Executive authority of Chhattisgarh, India

The Chhattisgarh Council of Ministers is the principal executive organ of the Government of Chhattisgarh. It is chaired by the chief minister of Chhattisgarh and consists of various cabinet-rank ministers responsible for different executive departments.

== History and formation ==
The current council was formed following the 2023 Chhattisgarh Legislative Assembly election, which saw the Bharatiya Janata Party (BJP) winning 54 out of 90 seats. Vishnu Deo Sai was sworn in as the 4th chief minister of the state on 13 December 2023.

In August 2025, the cabinet was expanded to its full strength of 14 ministers (including the CM), following the "Haryana Model" for 90-member assemblies.
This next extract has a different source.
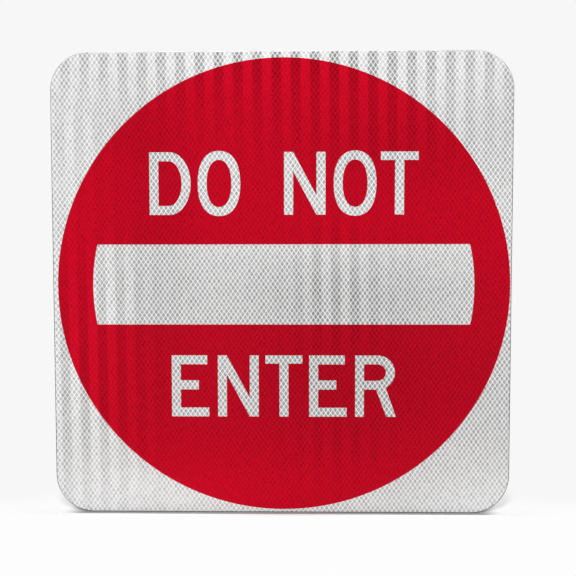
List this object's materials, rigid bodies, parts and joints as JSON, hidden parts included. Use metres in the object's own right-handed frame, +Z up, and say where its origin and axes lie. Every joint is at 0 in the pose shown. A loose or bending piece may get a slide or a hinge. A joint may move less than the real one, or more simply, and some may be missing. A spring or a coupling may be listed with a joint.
{
  "type": "no entry sign",
  "caption": "Flat square road sign with rounded corners: a red disc crossed by a level white bar, on reflective sheeting over a thin metal blank.",
  "frame": {"origin": "middle of the blank's flat back face", "axes": "+Z up, +X to the right as a reader sees the sign, the printed front faces -Y and the back face faces +Y"},
  "size_m": [0.4572, 0.0021, 0.4604],
  "materials": {
    "mill_aluminium": "mill finish with a faint straight rolling grain, sheared and deburred edges",
    "white_prismatic_sheeting": "smooth glossy clear face over grey-white prismatic cells in a fine white diamond lattice",
    "red_clear_film": "smooth glossy clear red film, the cells of the sheeting showing through it"
  },
  "bodies": {
    "root": {"sign_blank": "mill_aluminium", "white_sheeting": "white_prismatic_sheeting", "red_film": "red_clear_film"}
  },
  "joints": []
}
== Council of Ministers ==

| Portfolio | Minister | Term Start | Party | Ref. |
|---|---|---|---|---|
| Chief Minister General Administration, Mineral Resources, Energy, Public Relations, Aviation. | Vishnu Deo Sai | 13 Dec 2023 | BJP |  |
| Deputy Chief Minister Public Works, Public Health Engineering, Urban Administration. | Arun Sao | 13 Dec 2023 | BJP |  |
| Deputy Chief Minister Home Affairs, Rural Development & Panchayat, Technical Education. | Vijay Sharma | 13 Dec 2023 | BJP |  |
| Finance, Commercial Tax, Housing & Environment | O. P. Choudhary | 22 Dec 2023 | BJP |  |
| Health & Family Welfare, Medical Education Other Backward Classes and Minorities Development. | Shyam Bihari Jaiswal | 22 Dec 2023 | BJP |  |
| Commerce and Industry, Labour | Lakhan Lal Dewangan | 22 Dec 2023 | BJP |  |
| Food, Civil Supplies and Consumer Protection | Dayaldas Baghel | 22 Dec 2023 | BJP |  |
| Parliamentary Affairs, Water Resources, Forest | Kedar Nath Kashyap | 22 Dec 2023 | BJP |  |
| Agriculture, Scheduled Tribes Development | Ramvichar Netam | 22 Dec 2023 | BJP |  |
| Tourism and Culture, Religious Trusts | Rajesh Agrawal | 20 Aug 2025 | BJP |  |
| Skill Development, Scheduled Caste Development | Guru Khushwant Saheb | 20 Aug 2025 | BJP |  |
| School Education, Law & Legislative Affairs | Gajendra Yadav | 20 Aug 2025 | BJP |  |
| Women and Child Development, Social Welfare | Laxmi Rajwade | 22 Dec 2023 | BJP |  |

==Oath of office and secrecy==
In accordance with the Constitution of India, the governor of Chhattisgarh administers the oath of office and secrecy to the chief minister and members of the Council of Ministers at Raj Bhavan, Raipur.

===Oath of office===

I, <Name of Minister>, do swear in the name of God/solemnly affirm that I will bear true faith and allegiance to the Constitution of India as by law established, that I will uphold the sovereignty and integrity of India, that I will faithfully and conscientiously discharge my duties as a Minister for the State of Chhattisgarh and that I will do right to all manner of people in accordance with the Constitution and the law without fear or favour, affection or ill-will.
— Constitution of India, Third Schedule

===Oath of secrecy===

I, <Name of Minister>, do swear in the name of God/solemnly affirm that I will not directly or indirectly communicate or reveal to any person or persons any matter which shall be brought under my consideration or shall become known to me as a Minister for the State of Chhattisgarh except as may be required for the faithful discharge of my duties as such Minister.